Май дрогнул и ответил, запинаясь:
— Вот… бандура… я принес… думал, надо…
— Душка! Бандуру принес! — едко умилился Василий. — А вырядился зачем?
— Я не хотел… это француз заставил…
— Ах, француз! — усмехнулся Мандрыгин.
— Я сейчас уйду, — оскорбленно заявил Май. — Но вы, оказывается… злой человек?!
— Я злой. Это ужа-а-сно! — прорыдал Василий и добавил презрительно: — А вы — утопист хренов. Ну, что у вас еще в запасе, какая стерильная идейка щекочет ваше воображение?
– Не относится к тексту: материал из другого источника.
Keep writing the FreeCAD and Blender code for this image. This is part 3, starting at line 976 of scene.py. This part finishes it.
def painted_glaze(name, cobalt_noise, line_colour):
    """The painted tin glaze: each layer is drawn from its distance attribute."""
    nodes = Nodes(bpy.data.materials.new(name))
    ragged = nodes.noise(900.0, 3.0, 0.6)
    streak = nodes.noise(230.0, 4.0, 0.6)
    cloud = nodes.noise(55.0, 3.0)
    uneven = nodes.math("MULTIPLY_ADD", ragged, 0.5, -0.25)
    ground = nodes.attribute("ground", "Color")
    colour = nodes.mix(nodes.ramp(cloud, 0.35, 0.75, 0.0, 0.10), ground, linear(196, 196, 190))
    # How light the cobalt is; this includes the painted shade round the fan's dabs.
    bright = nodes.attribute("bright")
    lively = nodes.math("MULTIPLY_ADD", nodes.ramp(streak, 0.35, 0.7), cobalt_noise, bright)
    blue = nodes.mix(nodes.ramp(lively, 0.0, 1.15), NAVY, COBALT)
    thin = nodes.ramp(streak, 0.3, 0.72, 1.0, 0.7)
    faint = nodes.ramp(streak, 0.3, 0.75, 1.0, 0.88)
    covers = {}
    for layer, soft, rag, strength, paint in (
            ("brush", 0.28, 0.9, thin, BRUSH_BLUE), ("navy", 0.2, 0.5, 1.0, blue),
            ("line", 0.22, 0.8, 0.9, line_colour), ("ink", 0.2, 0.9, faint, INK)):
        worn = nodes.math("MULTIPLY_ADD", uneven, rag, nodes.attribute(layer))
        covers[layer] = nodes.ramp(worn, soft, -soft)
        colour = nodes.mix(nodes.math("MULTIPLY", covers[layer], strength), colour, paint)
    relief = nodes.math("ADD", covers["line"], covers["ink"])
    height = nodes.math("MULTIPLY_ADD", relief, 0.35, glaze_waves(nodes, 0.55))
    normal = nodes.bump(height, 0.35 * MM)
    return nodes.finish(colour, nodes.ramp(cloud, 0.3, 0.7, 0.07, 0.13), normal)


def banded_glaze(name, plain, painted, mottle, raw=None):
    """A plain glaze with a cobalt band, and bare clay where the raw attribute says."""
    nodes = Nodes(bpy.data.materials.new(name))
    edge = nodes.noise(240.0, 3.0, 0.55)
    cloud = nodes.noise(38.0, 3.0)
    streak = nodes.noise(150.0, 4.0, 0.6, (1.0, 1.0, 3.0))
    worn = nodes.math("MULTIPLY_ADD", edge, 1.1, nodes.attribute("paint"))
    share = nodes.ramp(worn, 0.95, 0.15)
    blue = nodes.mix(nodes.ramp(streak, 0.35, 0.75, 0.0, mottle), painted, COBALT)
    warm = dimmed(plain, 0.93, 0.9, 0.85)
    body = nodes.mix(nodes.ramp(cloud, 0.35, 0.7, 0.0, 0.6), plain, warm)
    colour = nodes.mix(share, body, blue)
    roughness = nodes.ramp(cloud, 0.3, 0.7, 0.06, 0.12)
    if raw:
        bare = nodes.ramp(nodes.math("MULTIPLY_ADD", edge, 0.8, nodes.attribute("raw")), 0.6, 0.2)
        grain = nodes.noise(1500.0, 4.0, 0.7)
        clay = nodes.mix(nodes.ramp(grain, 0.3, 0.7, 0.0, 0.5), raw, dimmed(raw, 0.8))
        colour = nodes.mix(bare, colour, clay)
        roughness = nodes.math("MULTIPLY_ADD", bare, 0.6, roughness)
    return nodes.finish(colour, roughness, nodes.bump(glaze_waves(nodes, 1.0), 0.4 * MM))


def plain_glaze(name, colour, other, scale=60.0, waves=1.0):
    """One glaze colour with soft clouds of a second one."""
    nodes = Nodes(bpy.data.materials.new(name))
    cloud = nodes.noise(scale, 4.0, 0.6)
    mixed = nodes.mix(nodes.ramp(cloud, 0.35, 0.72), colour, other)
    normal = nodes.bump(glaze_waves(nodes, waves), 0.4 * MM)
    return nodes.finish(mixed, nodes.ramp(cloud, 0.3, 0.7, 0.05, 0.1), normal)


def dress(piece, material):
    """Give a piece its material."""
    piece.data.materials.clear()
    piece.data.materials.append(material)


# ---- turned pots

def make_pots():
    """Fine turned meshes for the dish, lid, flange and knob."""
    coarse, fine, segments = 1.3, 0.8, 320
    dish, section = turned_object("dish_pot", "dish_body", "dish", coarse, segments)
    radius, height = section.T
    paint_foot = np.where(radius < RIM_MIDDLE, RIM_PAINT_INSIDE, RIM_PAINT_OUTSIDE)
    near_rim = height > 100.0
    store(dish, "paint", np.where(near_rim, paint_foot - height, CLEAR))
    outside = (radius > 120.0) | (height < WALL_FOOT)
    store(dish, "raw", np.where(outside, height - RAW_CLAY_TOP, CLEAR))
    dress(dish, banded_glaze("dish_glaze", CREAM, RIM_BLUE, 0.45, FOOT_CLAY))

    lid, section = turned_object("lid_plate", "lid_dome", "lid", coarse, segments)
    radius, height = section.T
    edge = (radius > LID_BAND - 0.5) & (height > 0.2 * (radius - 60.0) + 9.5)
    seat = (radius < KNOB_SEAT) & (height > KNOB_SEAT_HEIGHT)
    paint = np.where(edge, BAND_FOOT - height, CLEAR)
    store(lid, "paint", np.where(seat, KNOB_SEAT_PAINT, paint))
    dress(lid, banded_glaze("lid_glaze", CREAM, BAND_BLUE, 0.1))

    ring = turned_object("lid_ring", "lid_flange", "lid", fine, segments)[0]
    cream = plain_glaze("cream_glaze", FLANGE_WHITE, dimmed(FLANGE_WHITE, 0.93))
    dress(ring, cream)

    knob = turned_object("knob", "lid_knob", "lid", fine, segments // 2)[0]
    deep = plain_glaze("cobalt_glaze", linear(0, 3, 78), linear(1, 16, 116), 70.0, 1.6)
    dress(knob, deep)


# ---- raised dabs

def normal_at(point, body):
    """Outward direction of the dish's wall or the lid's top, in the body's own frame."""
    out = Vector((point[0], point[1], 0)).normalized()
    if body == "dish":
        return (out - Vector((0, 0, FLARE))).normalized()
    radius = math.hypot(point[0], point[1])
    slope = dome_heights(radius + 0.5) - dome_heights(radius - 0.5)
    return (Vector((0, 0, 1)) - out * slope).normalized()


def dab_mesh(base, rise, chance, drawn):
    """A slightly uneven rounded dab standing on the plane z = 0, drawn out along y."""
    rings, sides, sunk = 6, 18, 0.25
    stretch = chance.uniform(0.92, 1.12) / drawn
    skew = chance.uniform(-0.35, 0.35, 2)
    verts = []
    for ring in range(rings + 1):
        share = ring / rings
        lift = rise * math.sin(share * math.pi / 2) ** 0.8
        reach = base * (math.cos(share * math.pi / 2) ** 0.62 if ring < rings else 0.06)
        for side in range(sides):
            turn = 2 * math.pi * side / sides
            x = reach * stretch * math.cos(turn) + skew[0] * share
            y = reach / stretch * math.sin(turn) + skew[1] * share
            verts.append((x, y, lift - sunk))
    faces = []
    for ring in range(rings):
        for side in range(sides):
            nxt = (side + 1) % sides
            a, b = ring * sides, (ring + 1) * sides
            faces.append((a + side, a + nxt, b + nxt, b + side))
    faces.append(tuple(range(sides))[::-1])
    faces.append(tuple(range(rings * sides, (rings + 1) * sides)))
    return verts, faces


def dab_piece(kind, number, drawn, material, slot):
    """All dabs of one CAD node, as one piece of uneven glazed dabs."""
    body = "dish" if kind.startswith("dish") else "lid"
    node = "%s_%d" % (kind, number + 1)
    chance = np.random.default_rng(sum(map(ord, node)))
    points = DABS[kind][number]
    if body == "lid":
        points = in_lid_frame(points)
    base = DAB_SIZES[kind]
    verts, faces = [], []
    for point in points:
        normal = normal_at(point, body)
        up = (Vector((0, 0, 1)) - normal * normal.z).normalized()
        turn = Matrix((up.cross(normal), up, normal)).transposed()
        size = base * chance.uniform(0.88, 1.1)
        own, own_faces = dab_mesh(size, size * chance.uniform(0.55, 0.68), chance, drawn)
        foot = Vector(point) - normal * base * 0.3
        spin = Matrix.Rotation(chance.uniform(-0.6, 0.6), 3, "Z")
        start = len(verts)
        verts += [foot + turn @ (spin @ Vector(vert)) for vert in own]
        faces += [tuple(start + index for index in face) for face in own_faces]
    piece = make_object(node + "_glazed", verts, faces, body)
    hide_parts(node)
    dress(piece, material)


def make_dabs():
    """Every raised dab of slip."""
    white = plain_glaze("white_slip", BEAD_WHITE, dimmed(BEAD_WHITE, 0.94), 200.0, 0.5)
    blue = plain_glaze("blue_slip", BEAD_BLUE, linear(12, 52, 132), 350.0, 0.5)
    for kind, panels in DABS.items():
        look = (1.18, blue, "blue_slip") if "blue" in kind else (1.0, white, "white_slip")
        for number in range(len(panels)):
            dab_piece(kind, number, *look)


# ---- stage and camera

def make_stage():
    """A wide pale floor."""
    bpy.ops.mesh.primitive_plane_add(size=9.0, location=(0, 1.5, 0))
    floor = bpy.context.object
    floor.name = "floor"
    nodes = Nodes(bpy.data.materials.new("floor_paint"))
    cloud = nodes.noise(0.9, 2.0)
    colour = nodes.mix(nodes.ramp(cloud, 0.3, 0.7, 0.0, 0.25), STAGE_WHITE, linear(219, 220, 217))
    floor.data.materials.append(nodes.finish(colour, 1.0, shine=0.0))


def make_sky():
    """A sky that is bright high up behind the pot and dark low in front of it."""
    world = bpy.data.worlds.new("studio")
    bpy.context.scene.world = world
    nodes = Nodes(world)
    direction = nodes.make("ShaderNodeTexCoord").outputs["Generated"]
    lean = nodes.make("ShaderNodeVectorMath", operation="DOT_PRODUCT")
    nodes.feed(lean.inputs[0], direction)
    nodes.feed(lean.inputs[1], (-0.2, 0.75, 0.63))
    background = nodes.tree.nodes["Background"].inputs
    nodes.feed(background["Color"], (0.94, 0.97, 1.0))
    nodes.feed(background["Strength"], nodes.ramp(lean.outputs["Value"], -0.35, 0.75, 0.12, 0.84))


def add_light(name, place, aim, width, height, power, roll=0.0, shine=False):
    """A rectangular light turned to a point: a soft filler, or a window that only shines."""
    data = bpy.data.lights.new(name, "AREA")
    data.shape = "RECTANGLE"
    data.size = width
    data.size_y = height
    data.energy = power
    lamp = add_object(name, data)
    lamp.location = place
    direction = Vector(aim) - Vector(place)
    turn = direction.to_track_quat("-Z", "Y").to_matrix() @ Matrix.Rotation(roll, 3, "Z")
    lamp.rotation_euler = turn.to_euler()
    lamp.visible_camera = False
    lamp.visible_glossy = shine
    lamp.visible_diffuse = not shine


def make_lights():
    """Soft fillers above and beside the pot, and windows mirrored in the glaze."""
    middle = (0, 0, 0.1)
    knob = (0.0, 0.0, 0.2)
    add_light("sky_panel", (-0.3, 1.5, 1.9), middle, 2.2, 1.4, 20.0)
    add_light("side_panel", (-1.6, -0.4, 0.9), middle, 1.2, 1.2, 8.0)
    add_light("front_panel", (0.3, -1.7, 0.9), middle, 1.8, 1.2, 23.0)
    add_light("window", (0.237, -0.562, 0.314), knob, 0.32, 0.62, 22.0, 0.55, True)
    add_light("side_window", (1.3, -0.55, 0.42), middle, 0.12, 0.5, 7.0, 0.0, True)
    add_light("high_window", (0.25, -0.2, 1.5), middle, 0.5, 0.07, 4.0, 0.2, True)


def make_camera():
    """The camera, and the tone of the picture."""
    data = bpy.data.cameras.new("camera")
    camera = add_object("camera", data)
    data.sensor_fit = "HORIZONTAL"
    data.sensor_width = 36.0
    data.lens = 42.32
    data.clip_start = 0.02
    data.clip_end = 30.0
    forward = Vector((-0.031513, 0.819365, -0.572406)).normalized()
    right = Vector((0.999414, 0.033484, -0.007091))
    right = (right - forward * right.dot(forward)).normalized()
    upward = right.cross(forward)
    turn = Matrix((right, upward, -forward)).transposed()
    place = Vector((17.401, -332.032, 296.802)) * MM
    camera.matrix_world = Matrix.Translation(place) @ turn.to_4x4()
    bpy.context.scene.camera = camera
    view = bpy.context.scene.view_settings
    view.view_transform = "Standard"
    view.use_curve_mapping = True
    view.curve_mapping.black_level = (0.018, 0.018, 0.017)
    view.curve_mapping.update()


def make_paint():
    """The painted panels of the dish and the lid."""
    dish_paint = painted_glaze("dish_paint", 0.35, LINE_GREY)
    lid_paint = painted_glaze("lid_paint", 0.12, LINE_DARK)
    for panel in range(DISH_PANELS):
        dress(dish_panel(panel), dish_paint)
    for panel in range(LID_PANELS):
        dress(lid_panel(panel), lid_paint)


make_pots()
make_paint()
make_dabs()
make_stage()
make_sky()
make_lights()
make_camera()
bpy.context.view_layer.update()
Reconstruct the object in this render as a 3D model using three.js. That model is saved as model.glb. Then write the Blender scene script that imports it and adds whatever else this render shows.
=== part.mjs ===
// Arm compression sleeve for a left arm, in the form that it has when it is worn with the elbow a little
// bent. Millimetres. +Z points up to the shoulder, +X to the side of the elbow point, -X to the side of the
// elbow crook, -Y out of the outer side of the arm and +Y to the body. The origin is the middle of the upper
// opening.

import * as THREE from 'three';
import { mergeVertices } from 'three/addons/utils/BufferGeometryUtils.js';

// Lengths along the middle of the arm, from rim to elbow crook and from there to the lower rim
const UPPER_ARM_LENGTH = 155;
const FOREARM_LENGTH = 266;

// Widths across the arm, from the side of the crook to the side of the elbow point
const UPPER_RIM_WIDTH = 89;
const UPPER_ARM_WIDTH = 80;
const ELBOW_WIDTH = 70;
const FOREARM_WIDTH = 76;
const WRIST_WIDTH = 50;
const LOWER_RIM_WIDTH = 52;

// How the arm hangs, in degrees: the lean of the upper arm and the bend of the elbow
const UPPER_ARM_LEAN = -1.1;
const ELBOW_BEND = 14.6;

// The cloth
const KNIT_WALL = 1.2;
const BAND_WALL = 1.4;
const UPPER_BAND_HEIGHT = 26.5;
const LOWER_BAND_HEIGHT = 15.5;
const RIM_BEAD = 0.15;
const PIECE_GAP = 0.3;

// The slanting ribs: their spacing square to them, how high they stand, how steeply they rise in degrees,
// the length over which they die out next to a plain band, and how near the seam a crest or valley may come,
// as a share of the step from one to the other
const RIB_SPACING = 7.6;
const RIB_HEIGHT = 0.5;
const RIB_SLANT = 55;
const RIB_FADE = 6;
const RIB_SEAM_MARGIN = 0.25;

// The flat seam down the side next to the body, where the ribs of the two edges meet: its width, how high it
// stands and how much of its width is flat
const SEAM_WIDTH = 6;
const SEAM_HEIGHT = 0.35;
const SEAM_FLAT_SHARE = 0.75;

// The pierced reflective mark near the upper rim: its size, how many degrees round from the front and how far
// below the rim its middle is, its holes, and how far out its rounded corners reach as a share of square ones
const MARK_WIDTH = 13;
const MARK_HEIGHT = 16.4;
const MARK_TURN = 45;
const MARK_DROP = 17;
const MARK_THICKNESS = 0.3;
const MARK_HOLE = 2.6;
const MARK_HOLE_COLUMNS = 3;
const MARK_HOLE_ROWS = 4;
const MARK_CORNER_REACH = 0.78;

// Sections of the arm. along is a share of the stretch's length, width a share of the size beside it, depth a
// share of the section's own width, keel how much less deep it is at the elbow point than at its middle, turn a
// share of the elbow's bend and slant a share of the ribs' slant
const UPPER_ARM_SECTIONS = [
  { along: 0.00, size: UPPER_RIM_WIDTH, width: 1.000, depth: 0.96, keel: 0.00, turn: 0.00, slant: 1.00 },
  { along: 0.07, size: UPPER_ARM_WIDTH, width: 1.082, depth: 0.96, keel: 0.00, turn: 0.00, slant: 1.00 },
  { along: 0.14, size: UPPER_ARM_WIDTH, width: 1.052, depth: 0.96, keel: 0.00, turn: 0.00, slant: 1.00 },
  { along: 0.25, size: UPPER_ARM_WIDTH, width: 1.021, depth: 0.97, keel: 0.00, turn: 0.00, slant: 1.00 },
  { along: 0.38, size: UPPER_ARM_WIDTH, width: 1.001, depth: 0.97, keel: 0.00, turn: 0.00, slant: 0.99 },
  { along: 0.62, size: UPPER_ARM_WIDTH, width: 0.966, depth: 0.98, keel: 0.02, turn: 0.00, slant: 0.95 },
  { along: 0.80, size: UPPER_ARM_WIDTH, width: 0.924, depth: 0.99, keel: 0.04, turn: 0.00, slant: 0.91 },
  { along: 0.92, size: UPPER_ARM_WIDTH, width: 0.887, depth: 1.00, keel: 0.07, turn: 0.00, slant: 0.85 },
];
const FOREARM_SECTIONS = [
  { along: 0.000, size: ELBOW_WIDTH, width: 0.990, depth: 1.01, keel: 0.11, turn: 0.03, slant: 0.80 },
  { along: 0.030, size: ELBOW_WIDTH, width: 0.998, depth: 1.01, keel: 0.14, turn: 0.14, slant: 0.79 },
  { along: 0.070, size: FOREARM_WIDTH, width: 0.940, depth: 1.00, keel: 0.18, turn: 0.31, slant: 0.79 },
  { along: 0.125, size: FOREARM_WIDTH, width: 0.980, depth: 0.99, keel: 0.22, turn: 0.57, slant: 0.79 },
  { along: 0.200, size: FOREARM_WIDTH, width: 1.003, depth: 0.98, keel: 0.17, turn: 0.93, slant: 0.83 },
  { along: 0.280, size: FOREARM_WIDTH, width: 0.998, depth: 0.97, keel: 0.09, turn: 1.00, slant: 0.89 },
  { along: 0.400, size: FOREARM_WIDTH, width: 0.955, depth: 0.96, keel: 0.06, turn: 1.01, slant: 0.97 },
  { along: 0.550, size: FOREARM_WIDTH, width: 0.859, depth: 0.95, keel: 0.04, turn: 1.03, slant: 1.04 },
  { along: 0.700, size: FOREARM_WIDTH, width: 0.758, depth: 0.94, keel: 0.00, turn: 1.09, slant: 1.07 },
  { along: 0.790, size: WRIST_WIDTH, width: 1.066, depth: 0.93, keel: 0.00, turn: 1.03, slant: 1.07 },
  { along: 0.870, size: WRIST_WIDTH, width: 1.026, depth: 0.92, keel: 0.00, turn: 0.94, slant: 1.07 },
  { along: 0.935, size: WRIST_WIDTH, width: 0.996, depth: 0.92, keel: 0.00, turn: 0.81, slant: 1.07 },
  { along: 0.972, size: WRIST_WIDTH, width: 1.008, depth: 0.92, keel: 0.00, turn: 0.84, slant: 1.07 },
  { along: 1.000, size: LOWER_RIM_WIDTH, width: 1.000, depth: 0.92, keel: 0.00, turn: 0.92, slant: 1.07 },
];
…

Чур, не повторяться, губернаторства не предлагать!
— Да, я знаю, вас больше привлекают живые деньги, — ядовито заметил Май. — Вы даже на воровство способны! У вас оправдание — надо супергроб купить, чтобы там надежно обосноваться, как… в саркофаге. Хренов язычник!
Намек на воровство ничуть не задел Мандрыгина, зато обвинение в язычестве взбесило его. Он вырвал бандуру у Мая, замахнулся, но тот успел спрыгнуть со стула, выбежать из комнаты. Василий бросился следом и около лифта настиг обидчика, схватил за кушак. Но расправа не случилась — лифт помешал. Приехала кабина, грузно встала; из нее вытиснулась давешняя бабища в парче, теперь пьяная. Увидев Мая, она по-людоедски обрадовалась и сгребла его, прижав к голому животу. Нос Мая угодил прямо в вулканический пупок. Пытка сопровождалась криками бабищи:
— Гаденыш ты, гаденыш! Лаэрт Гамлетович жив-здоров, в бильярдной жару дает, а ты сказал: уби-и-и-ли?!
— Я про… Полониевича сказал! — сдавленно просипел Май, тщетно вырываясь из чугунных объятий.
— Убит Полониевич, убит, — сдерживая смех, подтвердил артист. — Я лично выносил тело. Причем неоднократно.
Бабища, не слушая, неистово тряхнула Мая за плечи; руки его взметнулись и упали, как у тряпичной куклы.
— Мадам, хотите, я его на дуэль вызову? — весело предложил Василий.
— Таким харю в кровь бьют! — рявкнула бабища.
— Можно и харю, — с готовностью согласился артист.
Бабища ослабила хватку: опьянение умеряло силы. Май отлип от ужасного живота и, пригнувшись, опрометью шастнул в открытую кабину лифта. За Маем влетел Мандрыгин, успев скорчить бабище гадкую гримасу повешенного. Кабина самовольно рванула вверх. «Мне вниз надо!» — прохрипел Май. Кабина вдруг зависла между этажами. Но не эта странная строптивость механизма удивила Мая, а ощущение тревожной, болезненной пустоты внутри себя. Он сел на корточки, обхватил колени и признался, угрюмо глядя в пол:
— Что-то мне нехорошо… и понять не могу почему…
— Это с голодухи, — сказал Мандрыгин, сел рядом и небрежно спросил: — Как понять ваши недавние слова, что я способен на воровство?